MATERIAL TO PROCESS:
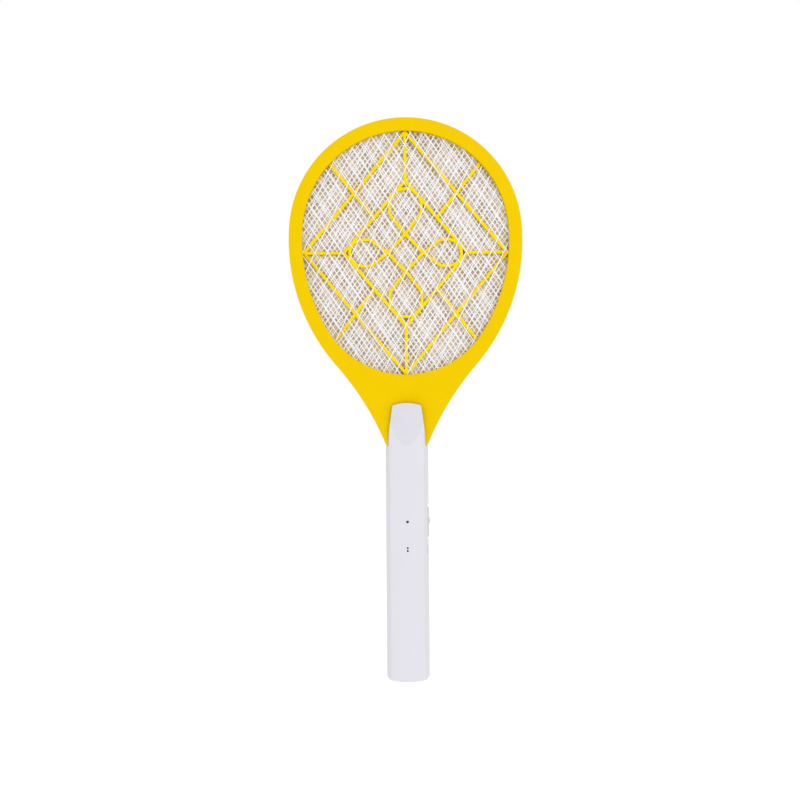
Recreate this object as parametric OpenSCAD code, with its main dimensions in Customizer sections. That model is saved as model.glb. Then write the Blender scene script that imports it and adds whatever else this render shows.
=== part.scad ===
// Hand-held electric fly swatter: a racket head with three metal meshes on a battery handle.
// +Z runs from the end of the handle to the top of the head, and the front faces -Y.

/* [Head] */
// Radius of the head's round top
head_r = 93.1; // [92.5:0.1:93.5]
// Height of the centre of the round top
head_z = 356.5; // [356:0.1:357]
// Radius of the round top of the opening
opening_r = 82.4; // [81.6:0.1:82.8]
// Thickness of the two frame halves together
head_t = 16; // [16:0.5:18]
// Depth of the lip in front of an outer mesh
lip_t = 2.6; // [2.2:0.1:2.6]

/* [Meshes] */
// Width of an outer mesh's diamond
outer_pitch_x = 10.5; // [9:0.1:13]
// Height of an outer mesh's diamond
outer_pitch_z = 17.9; // [16:0.1:20]
// Width of an outer mesh's strand
outer_strand = 1.1; // [0.8:0.1:1.6]
// Width of the centre mesh's diamond, twice the real one
centre_pitch_x = 8.4; // [8:0.1:10]
// Height of the centre mesh's diamond, twice the real one
centre_pitch_z = 11.6; // [11:0.1:13]
// Width of the centre mesh's strand
centre_strand = 1.0; // [0.6:0.1:1.2]
// Thickness of each mesh
mesh_t = 0.6; // [0.4:0.1:0.6]

/* [Spacer grids] */
// Width of a straight bar
bar_w = 2.3; // [1.8:0.1:2.4]
// Width of a petal's curved bar
petal_w = 2.1; // [1.6:0.1:2.1]

/* [Handle] */
// Width of the handle between its side ridges
handle_w = 34.2; // [34.2:0.1:36]
// Thickness of the handle at its crown
handle_t = 26; // [26:0.5:28]
// Wall of the handle shells
wall = 2; // [1.8:0.1:2.2]
// Height of the tongues that hold the head
tongue_top = 221.6; // [220:0.2:222]
// Height at which the tongues leave the handle
shoulder_z = 187.6; // [187:0.2:188]

/* [Controls] */
// Height of the slide switch
switch_z = 127.3; // [127:0.1:128]
// Travel of the slide switch each way from its middle stop
switch_travel = 2.5; // [1.5:0.1:2.5]
// Height of the push button
button_z = 104.3; // [104:0.1:104.6]
// Diameter of the push button's cap
button_d = 9.6; // [9:0.1:9.6]
// Travel of the push button
button_travel = 1.2; // [0.8:0.1:1.2]
// Height of the charge light
charge_led_z = 127.2; // [126:0.1:128]
// Height of the middle of the two status lights
status_led_z = 105.3; // [105:0.1:106]

/* [Hidden] */
$fn = 48;

// Head outline: the round top runs into a flatter flank, and the flank into a hollow neck.
flank_r = 152.5;
neck_r = 226.5;
join_a = 4.5;
neck_a = 41.1;
tang_w = 12.6;
tang_z = 181.5;
// Opening outline: the same top, a flatter flank and a round lower end.
opening_flank_r = 139.3;
opening_end_r = 72.5;
// Room for the meshes and grids between the lips, past the opening's edge.
pocket_d = 4.6;
pocket_fit = 0.3;
mesh_gap = 0.1;
outer_y = head_t / 2 - lip_t - mesh_t - mesh_gap;
grid_y0 = mesh_t / 2 + 2 * mesh_gap;
grid_y1 = outer_y - mesh_gap;
mesh_tilt = 4;
centre_tilt = -1.5;
tab_w = 2;
tab_z = 234.5;
outer_tab_x = 9.5;
centre_tab_x = 5.6;
lead_d = 1.4;

// Handle section: a crowned front and back, and sides that slope to a ridge at the parting plane.
crown_r = 70;
face_half = 12.8;
edge_drop = 1.8;
side_draft = 0.277;
end_r = 75;
end_corner_r = 2.2;
tongue_slope = 4;
tongue_gap = 0.1;
half_t = handle_t / 2;
half_w = handle_w / 2;
head_half = head_t / 2;

// Screws: three through the neck and two through the handle.
neck_screws = [[0, 213.4], [-6.3, 195.3], [6.3, 195.3]];
handle_screws = [[0, 90.9], [0, 9]];
screw_d = 2.6;
screw_l = 12;
screw_head_d = 4.4;
screw_head_l = 1.5;
recess_d = 4.8;
neck_seat = head_half + 1.3;
handle_seat = 2;
boss_d = 5.6;
post_d = 7.4;

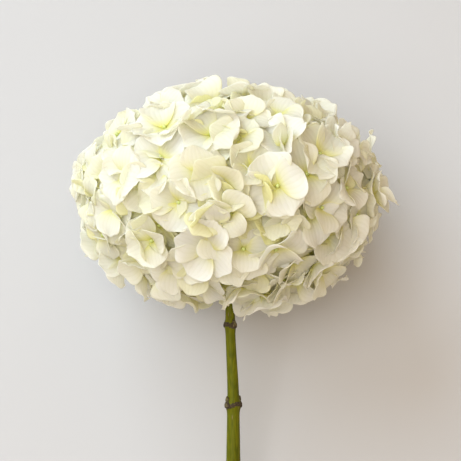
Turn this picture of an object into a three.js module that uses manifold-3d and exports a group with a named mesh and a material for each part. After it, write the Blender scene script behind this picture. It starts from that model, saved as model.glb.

TASK DESCRIPTION:
Recopy the entries above exactly, with every line included.

TASK RESULT:
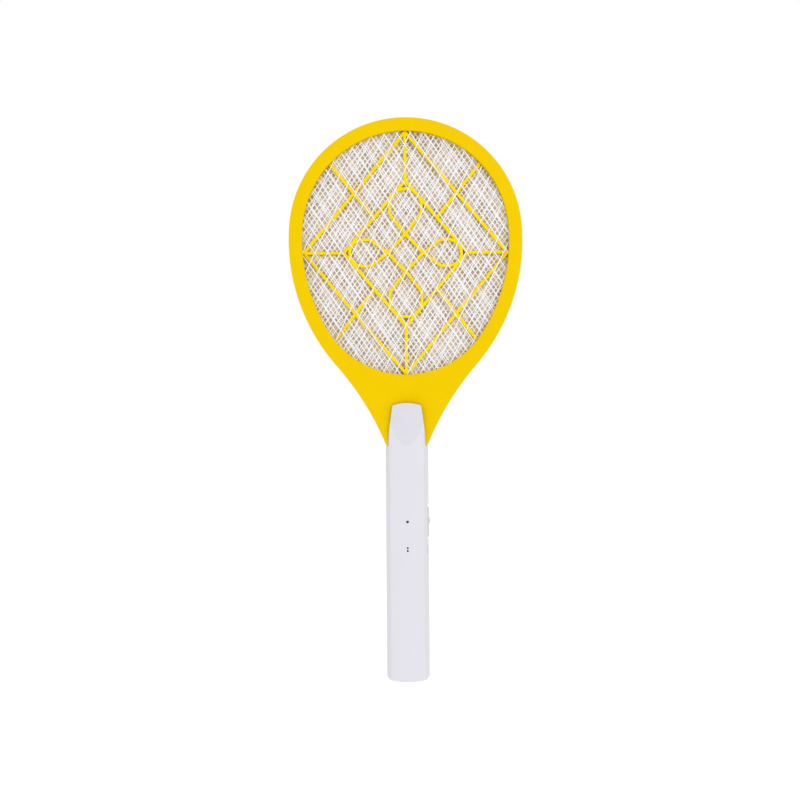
Recreate this object as parametric OpenSCAD code, with its main dimensions in Customizer sections. That model is saved as model.glb. Then write the Blender scene script that imports it and adds whatever else this render shows.
=== part.scad ===
// Hand-held electric fly swatter: a racket head with three metal meshes on a battery handle.
// +Z runs from the end of the handle to the top of the head, and the front faces -Y.

/* [Head] */
// Radius of the head's round top
head_r = 93.1; // [92.5:0.1:93.5]
// Height of the centre of the round top
head_z = 356.5; // [356:0.1:357]
// Radius of the round top of the opening
opening_r = 82.4; // [81.6:0.1:82.8]
// Thickness of the two frame halves together
head_t = 16; // [16:0.5:18]
// Depth of the lip in front of an outer mesh
lip_t = 2.6; // [2.2:0.1:2.6]

/* [Meshes] */
// Width of an outer mesh's diamond
outer_pitch_x = 10.5; // [9:0.1:13]
// Height of an outer mesh's diamond
outer_pitch_z = 17.9; // [16:0.1:20]
// Width of an outer mesh's strand
outer_strand = 1.1; // [0.8:0.1:1.6]
// Width of the centre mesh's diamond, twice the real one
centre_pitch_x = 8.4; // [8:0.1:10]
// Height of the centre mesh's diamond, twice the real one
centre_pitch_z = 11.6; // [11:0.1:13]
// Width of the centre mesh's strand
centre_strand = 1.0; // [0.6:0.1:1.2]
// Thickness of each mesh
mesh_t = 0.6; // [0.4:0.1:0.6]

/* [Spacer grids] */
// Width of a straight bar
bar_w = 2.3; // [1.8:0.1:2.4]
// Width of a petal's curved bar
petal_w = 2.1; // [1.6:0.1:2.1]

/* [Handle] */
// Width of the handle between its side ridges
handle_w = 34.2; // [34.2:0.1:36]
// Thickness of the handle at its crown
handle_t = 26; // [26:0.5:28]
// Wall of the handle shells
wall = 2; // [1.8:0.1:2.2]
// Height of the tongues that hold the head
tongue_top = 221.6; // [220:0.2:222]
// Height at which the tongues leave the handle
shoulder_z = 187.6; // [187:0.2:188]

/* [Controls] */
// Height of the slide switch
switch_z = 127.3; // [127:0.1:128]
// Travel of the slide switch each way from its middle stop
switch_travel = 2.5; // [1.5:0.1:2.5]
// Height of the push button
button_z = 104.3; // [104:0.1:104.6]
// Diameter of the push button's cap
button_d = 9.6; // [9:0.1:9.6]
// Travel of the push button
button_travel = 1.2; // [0.8:0.1:1.2]
// Height of the charge light
charge_led_z = 127.2; // [126:0.1:128]
// Height of the middle of the two status lights
status_led_z = 105.3; // [105:0.1:106]

/* [Hidden] */
$fn = 48;

// Head outline: the round top runs into a flatter flank, and the flank into a hollow neck.
flank_r = 152.5;
neck_r = 226.5;
join_a = 4.5;
neck_a = 41.1;
tang_w = 12.6;
tang_z = 181.5;
// Opening outline: the same top, a flatter flank and a round lower end.
opening_flank_r = 139.3;
opening_end_r = 72.5;
// Room for the meshes and grids between the lips, past the opening's edge.
pocket_d = 4.6;
pocket_fit = 0.3;
mesh_gap = 0.1;
outer_y = head_t / 2 - lip_t - mesh_t - mesh_gap;
grid_y0 = mesh_t / 2 + 2 * mesh_gap;
grid_y1 = outer_y - mesh_gap;
mesh_tilt = 4;
centre_tilt = -1.5;
tab_w = 2;
tab_z = 234.5;
outer_tab_x = 9.5;
centre_tab_x = 5.6;
lead_d = 1.4;

// Handle section: a crowned front and back, and sides that slope to a ridge at the parting plane.
crown_r = 70;
face_half = 12.8;
edge_drop = 1.8;
side_draft = 0.277;
end_r = 75;
end_corner_r = 2.2;
tongue_slope = 4;
tongue_gap = 0.1;
half_t = handle_t / 2;
half_w = handle_w / 2;
head_half = head_t / 2;

// Screws: three through the neck and two through the handle.
neck_screws = [[0, 213.4], [-6.3, 195.3], [6.3, 195.3]];
handle_screws = [[0, 90.9], [0, 9]];
screw_d = 2.6;
screw_l = 12;
screw_head_d = 4.4;
screw_head_l = 1.5;
recess_d = 4.8;
neck_seat = head_half + 1.3;
handle_seat = 2;
boss_d = 5.6;
post_d = 7.4;

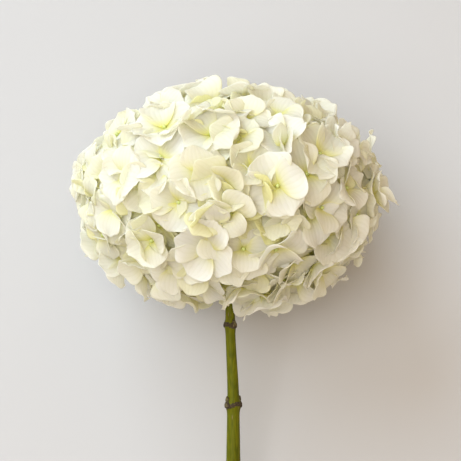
Turn this picture of an object into a three.js module that uses manifold-3d and exports a group with a named mesh and a material for each part. After it, write the Blender scene script behind this picture. It starts from that model, saved as model.glb.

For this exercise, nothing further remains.